State v. Jones, 271 N.W.2d 534, 537-38 (Minn. 1978).

            (1) Impeachment value

            Appellant argues that his conviction for controlled substance crime weighs heavily against admitting the evidence because drug convictions are not the type of crime that directly relates to truth or falsity, and therefore it has little or no impeachment value.  Nevertheless, the fact that a crime is not directly related to truth or falsity does not mean that evidence of the conviction has no impeachment value.  State v. Bias, 419 N.W.2d 480, 487 (Minn. 1988).  We understand appellant’s argument.  Drug convictions have no direct relationship to truth or falsity.  But the district court was within its discretion in allowing the conviction in.  The district court determined that evidence of appellant’s prior fleeing convictions were too similar to the present offense, and would have a substantial prejudicial effect.  Thus, the court ruled the convictions were inadmissible.  The record is clear the district court toiled carefully to balance appellant’s priors and remain fair to both appellant and the state.

            The state argues that evidence of the prior drug offense did assist the jury in weighing appellant’s credibility.  The other important factors to consider on the issue of admissibility include the following.

            (2) Date of the conviction and subsequent history

            Appellant's prior conviction occurred in 1997, within the ten years required under Minn. R. Evid. 609(b).  Appellant concedes the crime is not stale and is properly within the district court’s discretion under Rule 609(b).

            (3) Similarity of crimes

            Appellant argues there is little similarity between the past crime and the present offense.  This factor, almost a neutral, does not hinder admitting the evidence for impeachment purposes.

            (4) and (5) Importance and credibility of appellant’s testimony

            Appellant argues the district court should have excluded the conviction because it was more important to hear appellant’s version of the events and to ensure the defendant is not chilled from testifying, than to admit the evidence for impeachment purposes.  If admitting impeachment evidence would cause a defendant not to testify, the evidence can be excluded.  State v. Bettin, 295 N.W.2d 542, 546 (Minn. 1980).  But if a defendant's credibility is the central issue of a case, “a greater case can be made for admitting the impeachment evidence, because the need for the evidence is greater.”  State v. Ihnot, 575 N.W.2d 581, 587 (Minn. 1998) (quotation omitted). 

            Here, both officers Ochs and Bohnsack testified that before the driver of the Cadillac fled on foot, they were able to get a good look at the driver when he turned and looked at them.  After Officer Sworski apprehended appellant, Ochs and Bohnsack stated they were 100 percent sure that he was the driver of the Cadillac.  At trial, appellant did not make an offer of proof as to what his testimony would have been had he testified.  Appellant’s counsel’s closing arguments indicates that appellant would have testified that he is not guilty because he was not the driver of the Cadillac.  Thus, had appellant testified, the central issue for the jury would have been the credibility of appellant.  That factor tilts in favor of admission of the conviction for impeachment purposes. 

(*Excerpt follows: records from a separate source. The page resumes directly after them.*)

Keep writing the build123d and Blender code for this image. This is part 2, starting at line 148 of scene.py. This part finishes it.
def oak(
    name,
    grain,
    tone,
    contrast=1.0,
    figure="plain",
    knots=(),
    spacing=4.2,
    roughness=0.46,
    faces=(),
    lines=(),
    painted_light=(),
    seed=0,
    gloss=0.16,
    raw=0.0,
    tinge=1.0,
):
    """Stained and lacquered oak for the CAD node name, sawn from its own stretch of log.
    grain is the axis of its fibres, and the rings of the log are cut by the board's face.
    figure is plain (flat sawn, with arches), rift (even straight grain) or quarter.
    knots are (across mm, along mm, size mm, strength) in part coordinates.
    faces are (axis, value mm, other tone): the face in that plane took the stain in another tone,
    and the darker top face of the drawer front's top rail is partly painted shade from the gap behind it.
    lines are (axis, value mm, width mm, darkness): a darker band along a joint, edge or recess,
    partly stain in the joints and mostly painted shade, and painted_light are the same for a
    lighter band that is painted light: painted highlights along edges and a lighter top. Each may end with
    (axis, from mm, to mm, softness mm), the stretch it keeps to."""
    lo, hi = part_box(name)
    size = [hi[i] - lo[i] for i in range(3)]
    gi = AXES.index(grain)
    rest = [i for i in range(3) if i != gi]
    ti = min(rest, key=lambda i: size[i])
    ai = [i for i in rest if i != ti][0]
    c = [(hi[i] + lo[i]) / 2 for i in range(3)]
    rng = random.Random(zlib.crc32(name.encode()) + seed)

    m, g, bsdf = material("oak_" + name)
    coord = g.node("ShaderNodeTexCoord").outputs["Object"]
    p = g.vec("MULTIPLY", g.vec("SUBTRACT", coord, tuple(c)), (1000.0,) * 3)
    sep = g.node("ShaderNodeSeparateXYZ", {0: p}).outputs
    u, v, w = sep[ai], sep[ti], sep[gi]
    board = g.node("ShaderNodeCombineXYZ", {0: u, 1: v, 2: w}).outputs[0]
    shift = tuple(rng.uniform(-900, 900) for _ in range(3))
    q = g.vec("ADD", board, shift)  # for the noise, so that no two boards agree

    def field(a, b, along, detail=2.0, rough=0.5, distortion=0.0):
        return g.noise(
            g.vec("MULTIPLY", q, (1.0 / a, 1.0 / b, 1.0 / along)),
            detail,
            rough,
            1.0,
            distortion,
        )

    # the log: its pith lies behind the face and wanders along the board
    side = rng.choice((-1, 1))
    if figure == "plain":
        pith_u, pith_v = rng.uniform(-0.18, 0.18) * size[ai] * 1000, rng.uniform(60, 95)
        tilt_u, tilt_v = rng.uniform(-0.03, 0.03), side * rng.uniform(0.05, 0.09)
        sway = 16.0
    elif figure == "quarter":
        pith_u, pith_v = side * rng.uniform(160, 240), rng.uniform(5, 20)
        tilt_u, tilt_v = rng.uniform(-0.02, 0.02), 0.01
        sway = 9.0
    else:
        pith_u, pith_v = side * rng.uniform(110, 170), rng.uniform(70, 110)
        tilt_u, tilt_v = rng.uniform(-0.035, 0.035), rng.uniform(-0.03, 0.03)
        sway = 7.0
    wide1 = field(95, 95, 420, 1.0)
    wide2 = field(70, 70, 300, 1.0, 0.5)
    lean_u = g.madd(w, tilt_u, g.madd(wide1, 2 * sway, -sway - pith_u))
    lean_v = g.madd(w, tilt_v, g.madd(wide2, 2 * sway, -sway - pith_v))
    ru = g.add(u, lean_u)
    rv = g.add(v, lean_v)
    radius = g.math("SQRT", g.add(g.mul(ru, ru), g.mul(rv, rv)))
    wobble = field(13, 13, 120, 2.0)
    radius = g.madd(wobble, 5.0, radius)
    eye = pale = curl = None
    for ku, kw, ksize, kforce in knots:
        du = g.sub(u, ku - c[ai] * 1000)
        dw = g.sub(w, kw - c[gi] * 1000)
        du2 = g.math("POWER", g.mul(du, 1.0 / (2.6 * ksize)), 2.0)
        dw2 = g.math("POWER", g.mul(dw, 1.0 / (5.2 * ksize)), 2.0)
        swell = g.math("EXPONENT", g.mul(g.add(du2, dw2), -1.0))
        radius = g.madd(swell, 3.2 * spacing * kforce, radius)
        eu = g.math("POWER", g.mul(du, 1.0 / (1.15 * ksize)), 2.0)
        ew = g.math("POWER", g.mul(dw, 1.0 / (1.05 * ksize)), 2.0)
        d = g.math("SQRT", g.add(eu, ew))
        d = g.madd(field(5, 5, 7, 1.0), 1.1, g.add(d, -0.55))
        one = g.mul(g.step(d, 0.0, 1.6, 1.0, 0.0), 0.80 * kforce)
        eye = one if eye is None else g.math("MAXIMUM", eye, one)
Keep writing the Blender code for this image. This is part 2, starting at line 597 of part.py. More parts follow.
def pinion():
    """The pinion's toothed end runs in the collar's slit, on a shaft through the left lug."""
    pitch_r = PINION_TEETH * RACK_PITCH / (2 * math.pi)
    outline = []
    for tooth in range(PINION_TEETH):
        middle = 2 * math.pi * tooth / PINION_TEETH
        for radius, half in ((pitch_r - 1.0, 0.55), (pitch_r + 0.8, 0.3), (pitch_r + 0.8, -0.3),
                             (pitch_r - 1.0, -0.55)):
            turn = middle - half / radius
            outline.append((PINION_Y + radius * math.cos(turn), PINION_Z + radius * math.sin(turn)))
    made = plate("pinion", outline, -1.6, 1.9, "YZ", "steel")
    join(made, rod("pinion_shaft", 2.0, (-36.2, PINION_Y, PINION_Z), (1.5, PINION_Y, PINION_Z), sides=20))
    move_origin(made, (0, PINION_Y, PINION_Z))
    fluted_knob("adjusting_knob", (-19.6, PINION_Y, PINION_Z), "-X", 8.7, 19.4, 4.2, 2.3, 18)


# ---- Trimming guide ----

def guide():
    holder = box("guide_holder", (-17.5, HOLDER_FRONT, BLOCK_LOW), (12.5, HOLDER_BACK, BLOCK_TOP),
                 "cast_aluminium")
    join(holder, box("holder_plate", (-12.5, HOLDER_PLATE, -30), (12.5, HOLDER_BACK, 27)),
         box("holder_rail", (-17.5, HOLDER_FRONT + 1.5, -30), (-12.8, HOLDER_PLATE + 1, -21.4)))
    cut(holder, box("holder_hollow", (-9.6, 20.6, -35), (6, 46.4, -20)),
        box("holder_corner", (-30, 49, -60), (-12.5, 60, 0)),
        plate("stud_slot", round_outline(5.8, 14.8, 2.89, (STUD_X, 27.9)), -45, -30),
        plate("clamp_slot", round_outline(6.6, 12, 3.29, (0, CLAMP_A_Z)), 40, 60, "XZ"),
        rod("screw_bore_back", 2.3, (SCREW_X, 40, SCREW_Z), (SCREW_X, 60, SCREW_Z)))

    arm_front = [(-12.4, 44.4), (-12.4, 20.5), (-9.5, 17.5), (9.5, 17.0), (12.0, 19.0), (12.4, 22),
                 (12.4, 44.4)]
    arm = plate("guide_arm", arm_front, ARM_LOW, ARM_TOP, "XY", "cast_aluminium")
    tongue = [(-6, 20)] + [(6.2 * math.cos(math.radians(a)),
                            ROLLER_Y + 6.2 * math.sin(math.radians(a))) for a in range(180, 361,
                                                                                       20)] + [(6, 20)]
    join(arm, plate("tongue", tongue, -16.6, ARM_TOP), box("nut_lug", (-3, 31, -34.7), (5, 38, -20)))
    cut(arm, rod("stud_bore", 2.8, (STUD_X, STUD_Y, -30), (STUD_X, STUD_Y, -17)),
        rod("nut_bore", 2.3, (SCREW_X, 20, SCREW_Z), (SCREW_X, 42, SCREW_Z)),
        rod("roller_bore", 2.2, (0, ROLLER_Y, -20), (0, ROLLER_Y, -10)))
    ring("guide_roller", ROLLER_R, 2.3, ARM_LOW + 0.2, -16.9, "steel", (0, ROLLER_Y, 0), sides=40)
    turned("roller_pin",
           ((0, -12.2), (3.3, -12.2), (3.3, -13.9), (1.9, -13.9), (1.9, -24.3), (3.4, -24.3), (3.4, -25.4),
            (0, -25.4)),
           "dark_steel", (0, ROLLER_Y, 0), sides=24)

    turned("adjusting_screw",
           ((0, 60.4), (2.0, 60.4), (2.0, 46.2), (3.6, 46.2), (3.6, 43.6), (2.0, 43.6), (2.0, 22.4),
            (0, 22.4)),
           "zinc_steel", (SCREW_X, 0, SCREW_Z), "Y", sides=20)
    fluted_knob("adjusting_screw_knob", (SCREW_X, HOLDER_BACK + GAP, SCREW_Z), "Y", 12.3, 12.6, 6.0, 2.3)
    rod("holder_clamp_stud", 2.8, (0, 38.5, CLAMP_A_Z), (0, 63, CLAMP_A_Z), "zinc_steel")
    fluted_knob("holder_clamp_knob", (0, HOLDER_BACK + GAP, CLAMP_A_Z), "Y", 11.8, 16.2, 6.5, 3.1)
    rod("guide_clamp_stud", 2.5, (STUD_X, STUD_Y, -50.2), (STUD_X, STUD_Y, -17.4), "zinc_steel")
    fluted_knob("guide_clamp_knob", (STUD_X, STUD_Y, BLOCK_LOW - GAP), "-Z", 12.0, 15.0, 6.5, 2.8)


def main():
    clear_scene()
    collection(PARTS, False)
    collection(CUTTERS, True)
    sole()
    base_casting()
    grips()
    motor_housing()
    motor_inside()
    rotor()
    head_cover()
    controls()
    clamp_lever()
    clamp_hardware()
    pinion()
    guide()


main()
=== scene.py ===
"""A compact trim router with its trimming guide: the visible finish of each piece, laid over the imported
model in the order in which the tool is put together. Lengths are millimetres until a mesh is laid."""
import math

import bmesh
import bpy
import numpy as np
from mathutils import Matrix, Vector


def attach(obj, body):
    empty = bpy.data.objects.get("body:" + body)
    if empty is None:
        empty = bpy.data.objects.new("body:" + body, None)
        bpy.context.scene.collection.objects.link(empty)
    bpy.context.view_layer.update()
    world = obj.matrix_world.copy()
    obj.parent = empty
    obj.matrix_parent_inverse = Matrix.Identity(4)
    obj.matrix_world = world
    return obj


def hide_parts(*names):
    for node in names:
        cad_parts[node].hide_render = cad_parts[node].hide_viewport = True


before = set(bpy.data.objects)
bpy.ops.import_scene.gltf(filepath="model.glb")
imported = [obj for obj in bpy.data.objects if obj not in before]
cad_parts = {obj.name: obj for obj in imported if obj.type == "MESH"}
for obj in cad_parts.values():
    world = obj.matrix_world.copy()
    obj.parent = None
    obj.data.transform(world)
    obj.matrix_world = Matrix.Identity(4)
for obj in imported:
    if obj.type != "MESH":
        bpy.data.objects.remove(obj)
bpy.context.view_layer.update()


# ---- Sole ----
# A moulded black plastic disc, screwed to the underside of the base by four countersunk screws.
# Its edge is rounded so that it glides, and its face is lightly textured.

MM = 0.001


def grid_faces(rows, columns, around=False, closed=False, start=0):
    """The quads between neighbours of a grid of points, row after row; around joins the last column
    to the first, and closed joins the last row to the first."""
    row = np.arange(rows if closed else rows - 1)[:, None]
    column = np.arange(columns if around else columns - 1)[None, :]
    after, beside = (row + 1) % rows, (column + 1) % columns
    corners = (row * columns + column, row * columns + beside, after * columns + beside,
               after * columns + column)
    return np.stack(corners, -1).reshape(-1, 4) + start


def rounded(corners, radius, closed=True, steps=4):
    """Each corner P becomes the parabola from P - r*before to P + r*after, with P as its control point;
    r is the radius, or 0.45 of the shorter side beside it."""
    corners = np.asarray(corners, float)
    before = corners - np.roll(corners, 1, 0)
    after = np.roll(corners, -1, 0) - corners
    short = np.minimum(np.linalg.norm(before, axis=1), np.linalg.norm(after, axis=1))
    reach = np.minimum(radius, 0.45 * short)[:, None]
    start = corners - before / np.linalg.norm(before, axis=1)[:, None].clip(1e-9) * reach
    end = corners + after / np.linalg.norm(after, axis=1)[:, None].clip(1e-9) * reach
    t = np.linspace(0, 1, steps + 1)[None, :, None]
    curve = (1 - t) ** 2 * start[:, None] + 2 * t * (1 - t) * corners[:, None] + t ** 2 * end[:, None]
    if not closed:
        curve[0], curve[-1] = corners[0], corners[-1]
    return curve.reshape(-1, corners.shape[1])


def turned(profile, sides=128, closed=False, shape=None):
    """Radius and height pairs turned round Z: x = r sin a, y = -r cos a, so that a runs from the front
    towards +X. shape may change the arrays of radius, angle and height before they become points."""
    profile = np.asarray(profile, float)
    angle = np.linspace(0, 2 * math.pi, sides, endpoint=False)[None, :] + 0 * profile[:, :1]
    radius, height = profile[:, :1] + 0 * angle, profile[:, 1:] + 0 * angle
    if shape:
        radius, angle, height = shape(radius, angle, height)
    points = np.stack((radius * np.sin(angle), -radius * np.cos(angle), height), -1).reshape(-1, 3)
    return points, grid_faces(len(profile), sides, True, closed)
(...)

            Based upon the examination of the five factors articulated in Jones, the district court did not abuse its discretion in determining the probative value of appellant’s conviction outweighed its prejudicial effect.  The trial judge considered appellant’s prior convictions for fleeing police, and kept them out because of their prejudicial effect.  The irony is that if courts were “honest” about Spreigl evidence, those identical priors, whether misdemeanors or felonies, would have come in as being more probative than prejudicial.  Obviously they would “prejudice” appellant.  But on the probative side, any common-sense jury is going to find evidence that someone who has fled the police before is probative on the issue, “did he flee the police now?”[1] 

            The prior fleeings were kept out on either basis, assumably, because they were found to be more prejudicial than probative.  Then, to “balance the books,” the district court let in a controlled-substance conviction, which really has nothing to do with the person’s ability to remember and tell the truth on a “fleeing a police officer case.”  But the district court reviewed the appropriate factors and determined the conviction should be admissible.  The district court kept out the prior fleeing convictions, even though the state wanted them in.  On the totality of this record, we cannot find that the district court abused its discretion in making its decision to allow, for impeachment purposes, a drug-related offense.  

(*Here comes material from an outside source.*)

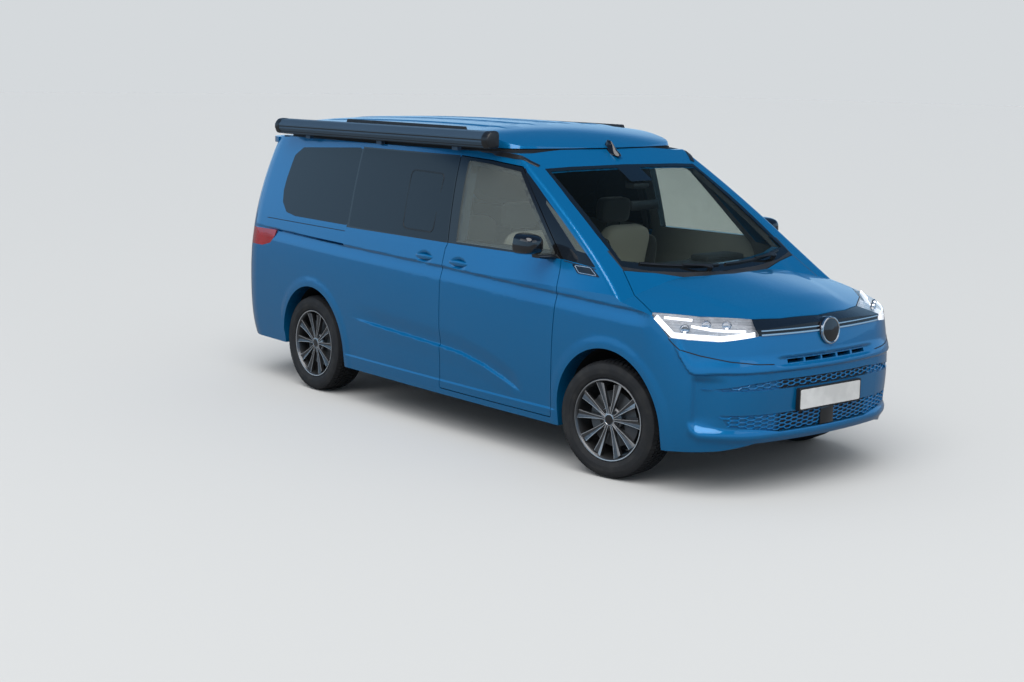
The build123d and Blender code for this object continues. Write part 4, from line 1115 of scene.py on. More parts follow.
@dataclass(frozen=True)
class SideRelief:
    """Creases, cups and arch lips of the flanks. Heights and depths in metres."""

    shoulder: Line = (
        (-2.2, 1.150), (-1.0, 1.113), (0.2, 1.086), (1.25, 1.046), (2.0, 1.016), (2.3, 1.0),
    )
    shoulder_depth: float = 0.0105
    shoulder_fade: float = 0.095
    skirt: Line = (
        (-0.90, 0.625), (-0.5, 0.604), (0.183, 0.572), (0.40, 0.556), (0.62, 0.515), (0.80, 0.462), (0.98, 0.400),
    )
    skirt_depth: float = 0.011
    skirt_fade: float = 0.12
    cups: Line = ((-0.013, 1.124), (0.351, 1.116))
    cup_size: tuple[float, float] = (0.092, 0.047)
    cup_depth: float = 0.016
    arches: Line = ARCHES
    arch_radius: float = ARCH_RADIUS
    lip_width: float = 0.085
    lip_height: float = 0.006
    sill: float = 0.345

    def height(self, p: np.ndarray) -> np.ndarray:
        """How far the surface is pushed out at each point.

        Args:
            p: points, as rows of x, y and z.

        Returns:
            The distance outwards, in metres.
        """
        x, y, z = p[:, 0], p[:, 1], p[:, 2]
        flank = ease(np.abs(y), 0.70, 0.80)
        below = level(x, self.shoulder) - z
        reach = ease(x, -2.3, -1.9) * (1 - ease(x, 1.95, 2.05))
        push = -self.shoulder_depth * ease(below, -0.005, 0.011) * (1 - ease(below, 0.011, self.shoulder_fade)) * reach
        under = z - level(x, self.skirt)
        span = ease(x, -0.90, -0.45) * (1 - ease(x, 0.86, 1.0))
        push -= self.skirt_depth * ease(under, -0.012, 0.004) * (1 - ease(under, 0.004, self.skirt_fade)) * span
        push += 0.004 * ease(-under, 0.0, 0.012) * (1 - ease(-under, 0.012, 0.12)) * span
        for cx, cz in self.cups:
            away = np.hypot((x - cx) / self.cup_size[0], (z - cz) / self.cup_size[1])
            push -= self.cup_depth * bowl(away)
        for cx, cz in self.arches:
            out = np.hypot(x - cx, np.maximum(z - cz, 0)) - self.arch_radius
            out = np.where(z < cz, np.abs(x - cx) - self.arch_radius, out)
            push += self.lip_height * (1 - ease(out, self.lip_width * 0.25, self.lip_width))
        between = ease(x, -1.0, -0.9) * (1 - ease(x, 1.24, 1.32))
        push += 0.006 * (1 - ease(z, self.sill - 0.012, self.sill)) * between
        return push * flank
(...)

            Appellant contends that the district court’s decision to admit evidence of his prior controlled-substance-crime conviction impermissibly interfered with his constitutional right to testify.  We disagree.  The defendant’s right to testify on his own behalf is protected by both the Due Process Clause of the Federal Constitution and Minnesota law.  Faretta v. California, 422 U.S. 806, 819, n. 15, 95 S. Ct. 2525, 2533, n. 15 (1975); State v. Rosillo, 281 N.W.2d 877, 878 (Minn. 1979); Minn. Stat. § 611.11 (2002).  Nonetheless, “the mere fact that a trial court would allow impeachment evidence if a defendant chooses to testify does not necessarily implicate his constitutional right to testify in his own defense.”  Ihnot, 575 N.W.2d at 587 (quoting State v. Gassler, 505 N.W.2d 62, 68 (Minn. 1993)).  Only when a district court has abused its discretion under Rule 609(a)(2) by improperly ruling that the probative value of the impeachment evidence outweighed its prejudicial effect is a defendant's right to testify infringed upon by the threat of the impeachment evidence.  Id. 

            Here, appellant was not kept from testifying.  Appellant made a decision not to testify.  He calculated that the risk of testifying outweighed the risk of not testifying.  That was his decision to make.  It is difficult to say, on appellate review, that his testimony, plus the impeachment evidence, would have helped or hindered his case more than no direct testimony and no impeachment evidence.  Essentially, that choice belongs to appellant, and his attorney as a tactical choice of what to put before a jury.

            Appellant’s right to testify was not impermissibly infringed by the threat of impeachment evidence.  The district court did not abuse its discretion in picking and choosing what evidence to allow in and what to keep out.



[1]  That is why evidence of prior misdeeds is kept out, when it is, and should only be admitted under the most narrow of circumstances.  It is not that it has little probative value, it is that it has too much!  You can never outrun your past life; you can never have a second chance when the state insists on trying you for what you did before, and not for what you stand accused of doing now.